The divorce is finalized. Now what?
If you don’t have any kids, you may rarely, if ever, see your ex. But if children are part of the picture, your former spouse will likely a continuing and vital role to play in the upbringing of your children. Navigating that new relationship can be difficult. This article gives some tricky but commonsense advice to the new territory: parenting after divorce.
First of all, if you have shared parental responsibilities, the kids will go from your house to your ex’s house and back. In Florida and many other states, the goal is to have the parents draft a schedule together that divides time between households based on the best interests of your children.
You can do your part by making sure that you follow that timesharing schedule like a contract. Be reliable in the details, like picking up and dropping off your kids when you say you will and allowing your ex to do the same. Keep the lines of communication open as much as possible. When you hold up your end of the timesharing agreement, you can ensure that you are in a good position if you need to return to court later on down the line.
Keeping your focus on the best interest of the children, and ensuring that timesharing is as positive as possible, also benefits your kids. Sticking to the schedule gives them a routine and much-needed stability. If they know what to expect, kids can feel much more self-assured and in control in a time of difficult transition.
Establish Some Ground Rules
You may not have agreed with your spouse when you were married, so it’s natural that your parenting styles may not be in line either. That’s understandable and maybe even unavoidable.

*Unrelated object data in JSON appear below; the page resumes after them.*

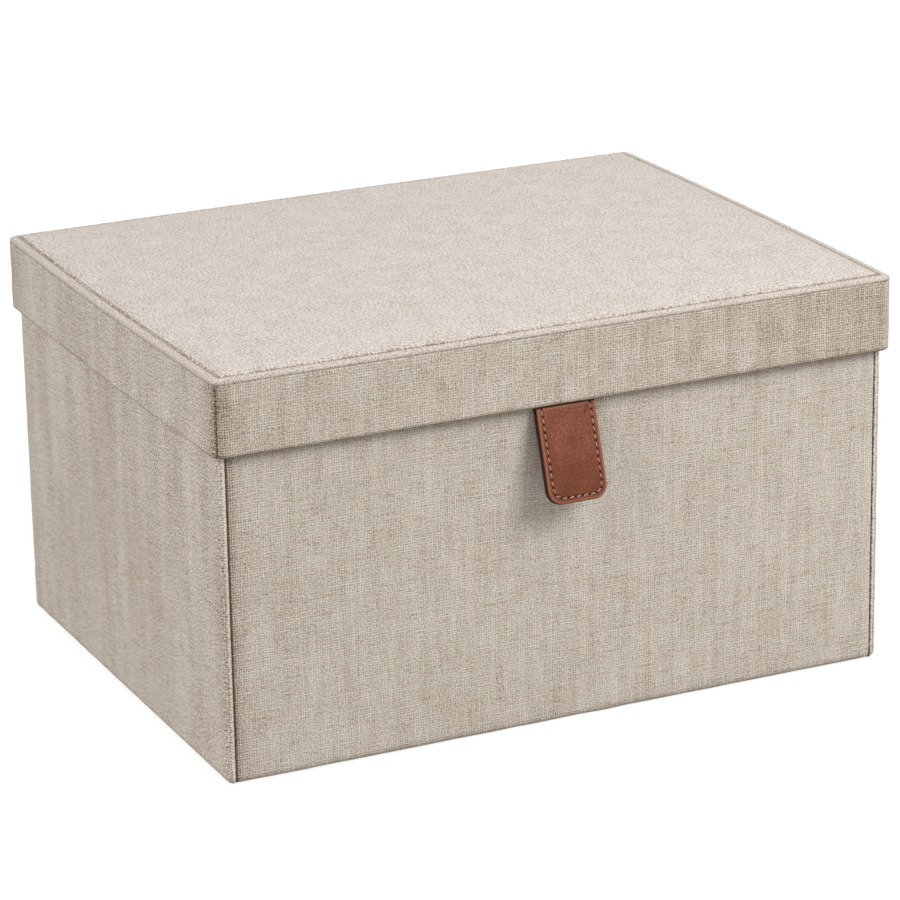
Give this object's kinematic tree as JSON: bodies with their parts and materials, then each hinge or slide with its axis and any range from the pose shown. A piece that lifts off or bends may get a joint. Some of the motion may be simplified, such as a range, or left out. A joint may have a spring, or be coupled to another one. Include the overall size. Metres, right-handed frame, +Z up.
{
  "type": "storage box with lift-off lid",
  "caption": "Rectangular fabric-covered board box with an overhanging lift-off lid, a softly padded top and a stitched leather pull tab at the front.",
  "frame": {"origin": "centre of the base's flat underside, on the surface that the box stands on", "axes": "+X to the right along the long side, -Y to the front where the pull tab hangs, +Z up"},
  "size_m": [0.4012, 0.3274, 0.2273],
  "materials": {
    "linen": "matt slubby linen weave",
    "lining": "smooth cotton",
    "board": "grey board",
    "wadding": "soft polyester wadding",
    "leather": "smooth waxed grain",
    "leather_edge": "painted edge",
    "thread": "waxed thread",
    "seam_thread": "matt sewing thread"
  },
  "bodies": {
    "box": {"front_board": "board", "back_board": "board", "left_board": "board", "right_board": "board", "bottom_board": "board", "front_cover": "linen", "back_cover": "linen", "left_cover": "linen", "right_cover": "linen", "base_cover": "linen", "front_lining": "lining", "back_lining": "lining", "left_lining": "lining", "right_lining": "lining", "floor_lining": "lining", "body_seam_threads": "seam_thread"},
    "lid": {"lid_board": "board", "lid_front_board": "board", "lid_back_board": "board", "lid_left_board": "board", "lid_right_board": "board", "lid_front_cover": "linen", "lid_back_cover": "linen", "lid_left_cover": "linen", "lid_right_cover": "linen", "lid_top_lining": "lining", "lid_front_lining": "lining", "lid_back_lining": "lining", "lid_left_lining": "lining", "lid_right_lining": "lining", "lid_edge_band": "linen", "lid_wadding": "wadding", "lid_top_cover": "linen", "lid_seam_threads": "seam_thread", "tab_root": "leather"},
    "tab": {"tab_front_leather": "leather", "tab_filler": "leather_edge", "tab_back_leather": "leather", "tab_stitching": "thread"}
  },
  "joints": [
    {"name": "lid_lift", "type": "slide", "parent": "box", "child": "lid", "axis": [0, 0, 1], "range_m": [0, 0.15]},
    {"name": "tab_flex", "type": "hinge", "parent": "lid", "child": "tab", "pos_m": [0, -0.1528, 0.1798], "axis": [-1, 0, 0], "range_deg": [-17, 70], "stiffness_Nm_per_rad": 0.02, "springref_deg": 1.89}
  ]
}
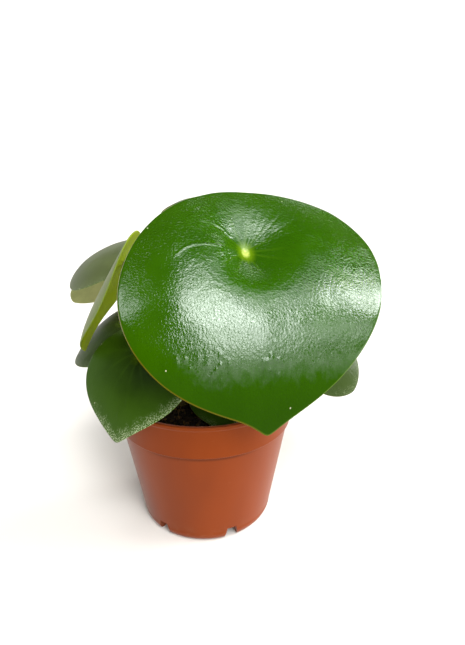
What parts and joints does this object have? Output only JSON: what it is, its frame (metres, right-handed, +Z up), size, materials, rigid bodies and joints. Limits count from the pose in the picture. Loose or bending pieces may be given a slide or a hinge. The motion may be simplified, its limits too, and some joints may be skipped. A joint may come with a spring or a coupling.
{
  "type": "potted peperomia",
  "caption": "House plant with thick round shield-shaped leaves on long stalks, standing in soil in a round tapered plastic pot with a collar.",
  "frame": {"origin": "centre of the pot's underside, on the middle pad that stands level with its foot", "axes": "+Z up along the pot's axis; -Y is the side that the big leaf faces; +X is to the right of a viewer on that side"},
  "size_m": [0.2015, 0.1728, 0.1923],
  "materials": {
    "pot_plastic": "satin",
    "soil": "matte",
    "stalk": "satin",
    "leaf": "gloss"
  },
  "bodies": {
    "root": {"pot": "pot_plastic", "soil": "soil", "stem_left": "stalk", "stem_middle": "stalk", "stem_front": "stalk", "leaf_front_big": "leaf", "leaf_left_low": "leaf", "leaf_left_behind": "leaf", "leaf_left_edge": "leaf", "leaf_left_high": "leaf", "leaf_left_under": "leaf", "leaf_top_back": "leaf", "leaf_right_low": "leaf", "leaf_rim_small": "leaf", "leaf_right_high": "leaf", "leaf_right_mid": "leaf", "leaf_right_young": "leaf", "leaf_back_left": "leaf", "leaf_back_right": "leaf", "leaf_back_low": "leaf", "leaf_back_high": "leaf", "leaf_top_young": "leaf"}
  },
  "joints": []
}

But that makes it all the more important to establish ground rules. Think about your personal values and what lessons you want to instill in your kids. Think about your kids’ needs, wants, and comfort levels and set house rules to match. This process can be liberating or overwhelming, or both, to do alone for the first time. Understand that htis is a fluid process, so adjustments will probably be necessary. Remember that you, and only you, are in charge when the kids are home. When the ground rules are clear in your home, the kids are less likely to manipulate you. When they say, “But Mom lets me stay up until 11,” or, “Dad says I can play video games before homework,” you can simply say, “Those are their rules. This house has its own rules.”

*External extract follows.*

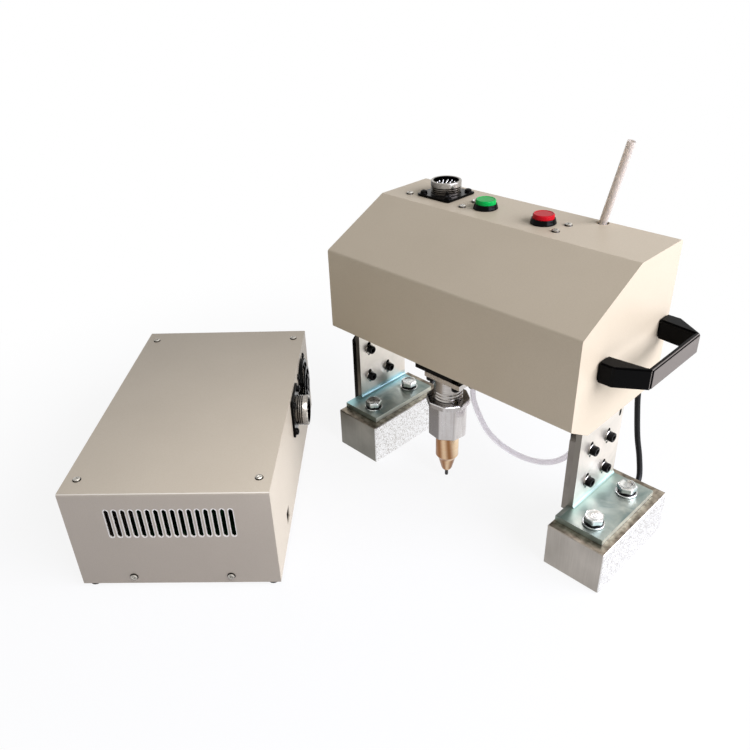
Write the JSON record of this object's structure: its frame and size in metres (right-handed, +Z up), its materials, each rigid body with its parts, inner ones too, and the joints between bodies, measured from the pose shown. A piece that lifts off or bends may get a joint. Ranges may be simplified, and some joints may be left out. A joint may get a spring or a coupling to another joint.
{
  "type": "nameplate marking machine",
  "caption": "Portable pneumatic marking head on two magnet feet with a hood and handles, and its separate controller box.",
  "frame": {"origin": "on the floor, at the middle of the outline that the head and the controller cover together", "axes": "+Z up, the head's hood runs along X and its front faces -Y"},
  "size_m": [0.5772, 0.4952, 0.3703],
  "materials": {
    "powder_coat": "fine-textured grey-beige powder coat",
    "zinc_plate": "pale blue zinc plate on steel",
    "plated_block": "ground and plated steel",
    "ground_steel": "ground bright steel",
    "dark_steel": "hardened dark steel",
    "motor_steel": "black lacquered laminations",
    "aluminium": "turned and milled aluminium",
    "black_anodised": "black anodised aluminium",
    "brass": "turned brass",
    "black_plastic": "satin moulded black plastic",
    "green_lens": "translucent green cap",
    "red_lens": "translucent red cap",
    "black_rubber": "matt black rubber",
    "clear_tube": "clear polyurethane tube",
    "board_green": "solder-masked circuit board"
  },
  "bodies": {
    "head": {"hood": "powder_coat", "chassis_plate_left": "black_anodised", "chassis_plate_right": "black_anodised", "rear_beam": "aluminium", "handle_left": "black_plastic", "handle_right": "black_plastic", "magnet_block_left": "plated_block", "magnet_block_right": "plated_block", "foot_bracket_left": "zinc_plate", "foot_bracket_right": "zinc_plate", "hex_bolt_left_front": "zinc_plate", "hex_bolt_left_rear": "zinc_plate", "hex_bolt_right_front": "zinc_plate", "hex_bolt_right_rear": "zinc_plate", "lead_gland_left": "black_plastic", "lead_gland_right": "black_plastic", "magnet_lead_left": "black_rubber", "magnet_lead_right": "black_rubber", "terminal_strip": "black_plastic", "x_shaft_front": "ground_steel", "x_shaft_rear": "ground_steel", "x_motor": "motor_steel", "solenoid_valve": "black_plastic", "air_hose": "clear_tube", "air_loop_tube": "clear_tube", "green_button_bezel": "black_plastic", "red_button_bezel": "black_plastic", "head_socket_shell": "dark_steel", "head_socket_insert": "black_plastic"},
    "x_carriage": {"x_carriage": "aluminium", "x_lead_nut": "brass", "y_rail_left": "ground_steel", "y_rail_right": "ground_steel", "y_motor": "motor_steel"},
    "x_screw": {"x_lead_screw": "ground_steel"},
    "y_carriage": {"y_slider": "black_anodised", "stylus_bracket": "black_anodised", "stylus_clamp": "aluminium", "stylus_body": "aluminium", "stylus_cap": "aluminium", "stylus_nose": "brass", "stylus_air_fitting": "black_plastic", "return_spring": "ground_steel"},
    "y_screw": {"y_lead_screw": "ground_steel"},
    "pin": {"marking_pin": "dark_steel"},
    "green_cap": {"green_button_cap": "green_lens"},
    "red_cap": {"red_button_cap": "red_lens"},
    "controller": {"case_base": "powder_coat", "case_cover": "powder_coat", "case_foot_front_left": "black_rubber", "case_foot_front_right": "black_rubber", "case_foot_rear_left": "black_rubber", "case_foot_rear_right": "black_rubber", "case_socket_shell": "dark_steel", "case_socket_insert": "black_plastic", "fan_frame": "black_plastic", "fan_guard": "black_plastic", "power_supply": "aluminium", "driver_board": "board_green"},
    "fan": {"fan_rotor": "black_plastic"}
  },
  "joints": [
    {"name": "x_slide", "type": "slide", "parent": "head", "child": "x_carriage", "axis": [1, 0, 0], "range_m": [-0.06, 0.085], "deforming": ["air_loop_tube"]},
    {"name": "x_screw_turn", "type": "hinge", "parent": "head", "child": "x_screw", "pos_m": [-0.06238, 0.20065, 0.244], "axis": [1, 0, 0], "range_deg": [-4050, 2850]},
    {"name": "y_slide", "type": "slide", "parent": "x_carriage", "child": "y_carriage", "axis": [0, 1, 0], "range_m": [0, 0.045], "deforming": ["air_loop_tube"]},
    {"name": "y_screw_turn", "type": "hinge", "parent": "x_carriage", "child": "y_screw", "pos_m": [0.07472, 0.09465, 0.198], "axis": [0, 1, 0], "range_deg": [-2230, 70]},
    {"name": "pin_stroke", "type": "slide", "parent": "y_carriage", "child": "pin", "axis": [0, 0, -1], "range_m": [0, 0.0048], "stiffness_N_per_m": 400, "springref_m": -0.003, "deforming": ["return_spring"]},
    {"name": "green_press", "type": "slide", "parent": "head", "child": "green_cap", "axis": [0, 0, -1], "range_m": [0, 0.0025], "stiffness_N_per_m": 600, "springref_m": -0.002},
    {"name": "red_press", "type": "slide", "parent": "head", "child": "red_cap", "axis": [0, 0, -1], "range_m": [0, 0.0025], "stiffness_N_per_m": 600, "springref_m": -0.002},
    {"name": "controller_lift", "type": "slide", "parent": "head", "child": "controller", "axis": [0, 0, 1], "range_m": [0, 0.25]},
    {"name": "fan_spin", "type": "hinge", "parent": "controller", "child": "fan", "pos_m": [-0.11217, 0.0526, 0.078], "axis": [0.7193, 0.6947, 0], "continuous": true}
  ],
  "couplings": [
    {"joint": "x_screw_turn", "follows": "x_slide", "rad_per_m": -785.4},
    {"joint": "y_screw_turn", "follows": "y_slide", "rad_per_m": -785.4}
  ]
}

Because you are sharing parental responsibility, you’ll obviously need to also be sure that you’re on the same page on some key topics. Things like homework, discipline, and belongings they bring from house to house might merit discussion. But remember that just like you’re in charge when the kids are with you, your ex is in charge when they’re not. Draw some firm boundaries around your house and your ex’s house and then stay outside each other’s boxes unless there’s mutual agreement.
Don’t Weaponize the Kids
While it might be tempting, but don’t try to turn the kids against your ex. When caught in the middle or forced to choose between parents, kids shut down, feel hurt, lash out, or turn on one or both parents. If at all possible, don’t speak negatively about the other parent in front of your kids. If the kids make comparisons, don’t indulge them. That can be especially difficult if your child is saying the other parent is better in some way or reports nasty comments said about you. Your natural response might be to go on the defensive, but you can defuse it by thinking about strategies ahead of time. Saying something like “I’m sorry you/he/she feels that way” and moving on can be a powerful way to avoid battling for affection or favoritism.

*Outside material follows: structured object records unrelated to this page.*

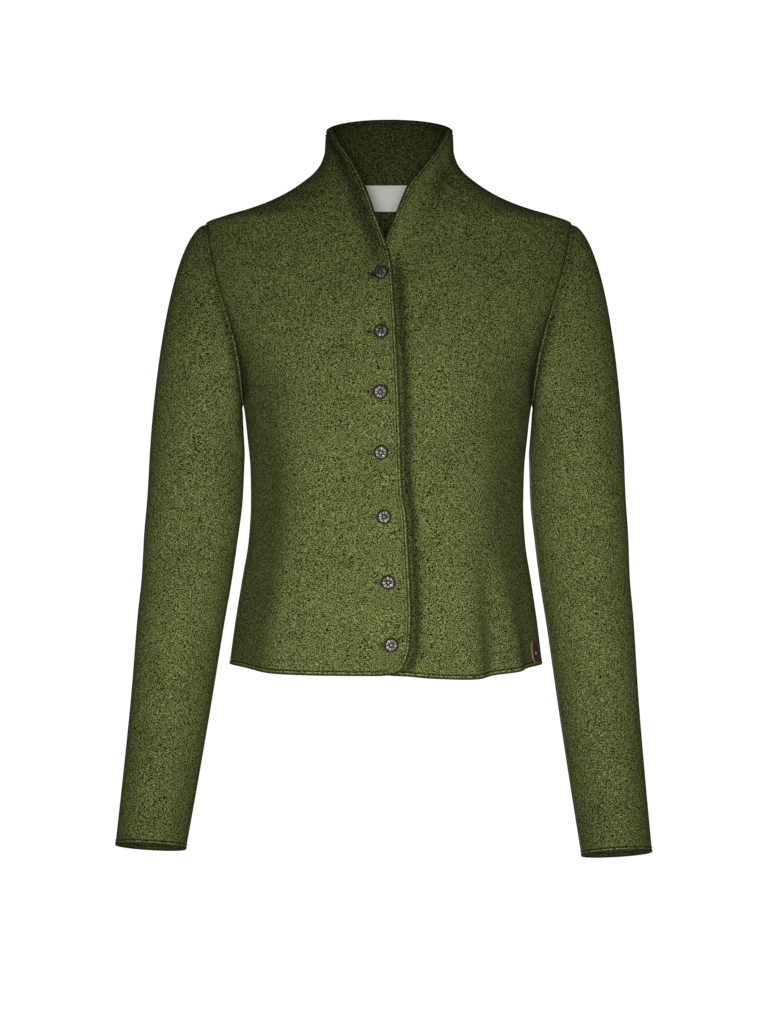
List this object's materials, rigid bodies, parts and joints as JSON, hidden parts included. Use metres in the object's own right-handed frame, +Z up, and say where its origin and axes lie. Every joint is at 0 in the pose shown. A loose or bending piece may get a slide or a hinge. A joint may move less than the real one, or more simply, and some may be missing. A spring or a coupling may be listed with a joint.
{
  "type": "buttoned stand-collar cardigan",
  "caption": "Slim felted-knit cardigan with a tall open stand collar, long sleeves, bound edges and domed metal buttons, filled out as worn and hollow inside.",
  "frame": {"origin": "the middle of the base of the neck, where the wearer's shoulders carry the garment", "axes": "+Z up along the wearer, -Y is the garment's front, +X is the wearer's left"},
  "size_m": [0.5454, 0.2318, 0.7679],
  "materials": {
    "felted_knit": "felted wool jersey, moss green melange, short matt nap",
    "binding": "narrow folded wool binding with a topstitched edge",
    "button_metal": "antique silver-toned cast metal with worn highlights",
    "label_cloth": "woven ribbon label, bare",
    "leather": "smooth brown vegetable-tanned leather"
  },
  "bodies": {
    "root": {"front_right": "felted_knit", "front_left": "felted_knit", "back": "felted_knit", "collar_back": "felted_knit", "sleeve_right": "felted_knit", "sleeve_left": "felted_knit", "binding_front_right": "binding", "binding_front_left": "binding", "binding_hem_back": "binding", "binding_collar_back": "binding", "binding_cuff_right": "binding", "binding_cuff_left": "binding", "button_1": "button_metal", "button_2": "button_metal", "button_3": "button_metal", "button_4": "button_metal", "button_5": "button_metal", "button_6": "button_metal", "button_7": "button_metal", "label_neck": "label_cloth", "tab_side": "leather", "tab_side_rivet": "button_metal"}
  },
  "joints": []
}
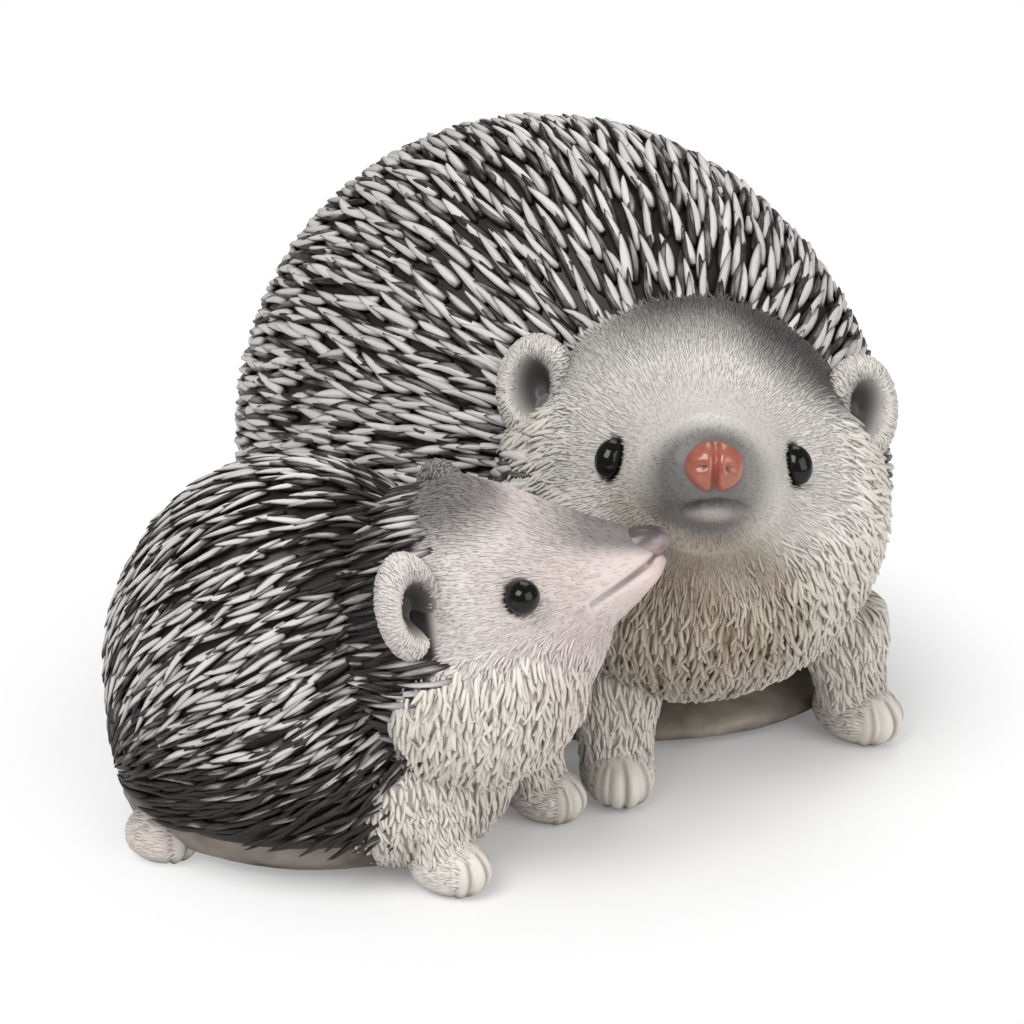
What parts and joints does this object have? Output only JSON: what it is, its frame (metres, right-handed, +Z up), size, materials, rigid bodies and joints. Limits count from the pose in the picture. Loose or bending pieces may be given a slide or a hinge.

In general, remember that as hard as divorce has been for you, your children are equally affected. At Pazos Law Group, our goal is always to minimize the trauma during the divorce and custody process, but you and your former spouse should work hard to continue that process after the divorce is complete. There’s no perfect guide to helping your children weather divorce and its aftermath. But remember that patience and empathy for your children and your former spouse can be an amazing tool as you move forward toward a new life.